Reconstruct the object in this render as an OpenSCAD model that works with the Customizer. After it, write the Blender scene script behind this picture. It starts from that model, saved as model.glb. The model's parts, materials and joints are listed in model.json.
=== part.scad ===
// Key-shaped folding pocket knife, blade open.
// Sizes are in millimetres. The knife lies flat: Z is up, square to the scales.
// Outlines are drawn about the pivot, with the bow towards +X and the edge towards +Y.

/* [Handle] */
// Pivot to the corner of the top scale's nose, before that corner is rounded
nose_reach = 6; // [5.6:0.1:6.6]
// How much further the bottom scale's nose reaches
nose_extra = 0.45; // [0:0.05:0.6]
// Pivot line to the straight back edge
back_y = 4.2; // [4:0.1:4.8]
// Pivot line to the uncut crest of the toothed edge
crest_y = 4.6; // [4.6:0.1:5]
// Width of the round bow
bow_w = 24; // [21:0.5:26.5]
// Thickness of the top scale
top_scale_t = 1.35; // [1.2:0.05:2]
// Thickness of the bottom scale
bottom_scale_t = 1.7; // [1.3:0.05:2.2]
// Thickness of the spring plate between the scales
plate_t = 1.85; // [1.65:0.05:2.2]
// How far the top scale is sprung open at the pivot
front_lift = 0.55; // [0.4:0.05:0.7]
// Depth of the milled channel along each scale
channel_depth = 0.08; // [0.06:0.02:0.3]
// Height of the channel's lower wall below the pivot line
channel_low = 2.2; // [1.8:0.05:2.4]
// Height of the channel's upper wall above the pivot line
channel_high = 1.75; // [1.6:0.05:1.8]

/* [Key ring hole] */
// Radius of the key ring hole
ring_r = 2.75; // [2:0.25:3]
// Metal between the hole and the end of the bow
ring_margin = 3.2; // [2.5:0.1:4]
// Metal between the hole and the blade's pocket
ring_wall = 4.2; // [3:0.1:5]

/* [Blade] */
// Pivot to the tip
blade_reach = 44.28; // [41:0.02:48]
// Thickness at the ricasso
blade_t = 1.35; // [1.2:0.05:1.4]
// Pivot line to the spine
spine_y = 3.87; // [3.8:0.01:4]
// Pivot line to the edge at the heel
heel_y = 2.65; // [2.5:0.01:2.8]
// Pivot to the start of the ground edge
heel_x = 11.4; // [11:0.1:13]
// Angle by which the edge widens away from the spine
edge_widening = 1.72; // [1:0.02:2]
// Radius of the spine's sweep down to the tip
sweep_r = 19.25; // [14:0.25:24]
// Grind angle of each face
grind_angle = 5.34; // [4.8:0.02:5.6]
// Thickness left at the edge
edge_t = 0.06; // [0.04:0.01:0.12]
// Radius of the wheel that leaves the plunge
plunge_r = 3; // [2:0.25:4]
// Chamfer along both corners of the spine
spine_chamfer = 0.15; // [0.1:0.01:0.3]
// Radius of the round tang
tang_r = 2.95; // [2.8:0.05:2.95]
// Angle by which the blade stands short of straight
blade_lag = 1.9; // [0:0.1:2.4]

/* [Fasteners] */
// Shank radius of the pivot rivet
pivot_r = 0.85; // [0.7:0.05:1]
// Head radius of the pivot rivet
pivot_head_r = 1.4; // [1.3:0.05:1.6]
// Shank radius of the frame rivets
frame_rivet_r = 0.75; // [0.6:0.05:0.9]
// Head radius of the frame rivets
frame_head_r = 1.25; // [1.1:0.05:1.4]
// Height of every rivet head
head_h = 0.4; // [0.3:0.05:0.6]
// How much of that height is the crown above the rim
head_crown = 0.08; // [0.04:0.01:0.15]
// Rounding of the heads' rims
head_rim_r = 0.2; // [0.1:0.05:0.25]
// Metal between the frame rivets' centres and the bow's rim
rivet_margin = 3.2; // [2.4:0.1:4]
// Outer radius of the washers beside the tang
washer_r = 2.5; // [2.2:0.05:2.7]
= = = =
Word for word, quote all of the data above.

- The response -
Reconstruct the object in this render as an OpenSCAD model that works with the Customizer. After it, write the Blender scene script behind this picture. It starts from that model, saved as model.glb. The model's parts, materials and joints are listed in model.json.
=== part.scad ===
// Key-shaped folding pocket knife, blade open.
// Sizes are in millimetres. The knife lies flat: Z is up, square to the scales.
// Outlines are drawn about the pivot, with the bow towards +X and the edge towards +Y.

/* [Handle] */
// Pivot to the corner of the top scale's nose, before that corner is rounded
nose_reach = 6; // [5.6:0.1:6.6]
// How much further the bottom scale's nose reaches
nose_extra = 0.45; // [0:0.05:0.6]
// Pivot line to the straight back edge
back_y = 4.2; // [4:0.1:4.8]
// Pivot line to the uncut crest of the toothed edge
crest_y = 4.6; // [4.6:0.1:5]
// Width of the round bow
bow_w = 24; // [21:0.5:26.5]
// Thickness of the top scale
top_scale_t = 1.35; // [1.2:0.05:2]
// Thickness of the bottom scale
bottom_scale_t = 1.7; // [1.3:0.05:2.2]
// Thickness of the spring plate between the scales
plate_t = 1.85; // [1.65:0.05:2.2]
// How far the top scale is sprung open at the pivot
front_lift = 0.55; // [0.4:0.05:0.7]
// Depth of the milled channel along each scale
channel_depth = 0.08; // [0.06:0.02:0.3]
// Height of the channel's lower wall below the pivot line
channel_low = 2.2; // [1.8:0.05:2.4]
// Height of the channel's upper wall above the pivot line
channel_high = 1.75; // [1.6:0.05:1.8]

/* [Key ring hole] */
// Radius of the key ring hole
ring_r = 2.75; // [2:0.25:3]
// Metal between the hole and the end of the bow
ring_margin = 3.2; // [2.5:0.1:4]
// Metal between the hole and the blade's pocket
ring_wall = 4.2; // [3:0.1:5]

/* [Blade] */
// Pivot to the tip
blade_reach = 44.28; // [41:0.02:48]
// Thickness at the ricasso
blade_t = 1.35; // [1.2:0.05:1.4]
// Pivot line to the spine
spine_y = 3.87; // [3.8:0.01:4]
// Pivot line to the edge at the heel
heel_y = 2.65; // [2.5:0.01:2.8]
// Pivot to the start of the ground edge
heel_x = 11.4; // [11:0.1:13]
// Angle by which the edge widens away from the spine
edge_widening = 1.72; // [1:0.02:2]
// Radius of the spine's sweep down to the tip
sweep_r = 19.25; // [14:0.25:24]
// Grind angle of each face
grind_angle = 5.34; // [4.8:0.02:5.6]
// Thickness left at the edge
edge_t = 0.06; // [0.04:0.01:0.12]
// Radius of the wheel that leaves the plunge
plunge_r = 3; // [2:0.25:4]
// Chamfer along both corners of the spine
spine_chamfer = 0.15; // [0.1:0.01:0.3]
// Radius of the round tang
tang_r = 2.95; // [2.8:0.05:2.95]
// Angle by which the blade stands short of straight
blade_lag = 1.9; // [0:0.1:2.4]

/* [Fasteners] */
// Shank radius of the pivot rivet
pivot_r = 0.85; // [0.7:0.05:1]
// Head radius of the pivot rivet
pivot_head_r = 1.4; // [1.3:0.05:1.6]
// Shank radius of the frame rivets
frame_rivet_r = 0.75; // [0.6:0.05:0.9]
// Head radius of the frame rivets
frame_head_r = 1.25; // [1.1:0.05:1.4]
// Height of every rivet head
head_h = 0.4; // [0.3:0.05:0.6]
// How much of that height is the crown above the rim
head_crown = 0.08; // [0.04:0.01:0.15]
// Rounding of the heads' rims
head_rim_r = 0.2; // [0.1:0.05:0.25]
// Metal between the frame rivets' centres and the bow's rim
rivet_margin = 3.2; // [2.4:0.1:4]
// Outer radius of the washers beside the tang
washer_r = 2.5; // [2.2:0.05:2.7]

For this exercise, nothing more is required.